Computing nth order derivative of $\frac{1}{(1-z)}$ using Cauchy's Integral Formula

Question

Let $f(z)= \frac{1}{(1-z)}$ be a complex function. The derivatives of this function are $f^n (z) = \frac{n!}{(1-z)^{n+1}}$. I can see that this is true by computing the first order, second order, and third order derivatives and noticing the pattern, but can we prove $f^n (z) = \frac{n!}{(1-z)^{n+1}}$ using the extension of Cauchy's Integral Formula?
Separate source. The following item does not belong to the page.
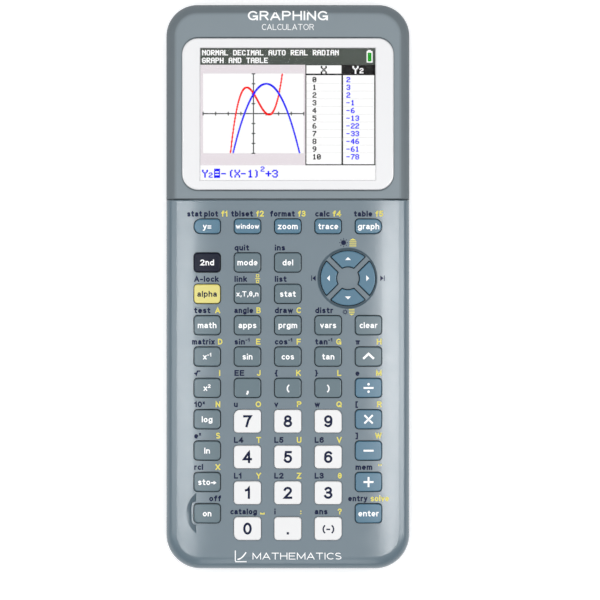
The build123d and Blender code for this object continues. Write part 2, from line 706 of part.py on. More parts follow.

This question arises from example 4 on page 194 of Brown/Churchill's Complex Variables and Applications.

Answer 1

It's follows from the Cauchy Integral formula:

$$f^{(n)}(z)=\frac{n!}{2\pi i}\int_C\frac{f(s)ds}{(s-z)^{n+1}}$$

Because what the formula means really, is that for any point $z=s_0$ enclosed by any closed countour $C$ we have:

$$f^{(n)}(z)|_{s_0}=\frac{n!}{2\pi i}\int_C\frac{f(s)ds}{(s_0-z)^{n+1}}$$

The Laurent series is exactly $\frac{1}{1-z}=f(z)$, so you have $s_0=1$ above and the residue is $R_{f}@(s_0=1)=1=numer(f)$, so the formula simplifies, precisely because the denominator now does not participate on the integration:

$$\begin{align} f^{(n)}(z)&=\frac{n!}{2\pi i}\int_C\frac{f(s)ds}{(1-z)^{n+1}}\\ &=\frac{n!}{2\pi i}\cdot\frac{1}{(1-z)^{n+1}}\cdot\int_C f(s)ds\\ &=\frac{n!}{2\pi i(1-z)^{n+1}}\cdot 2\pi i\cdot R_{f}@(s_0=1)\\ &=\frac{n!}{(1-z)^{n+1}} \end{align}$$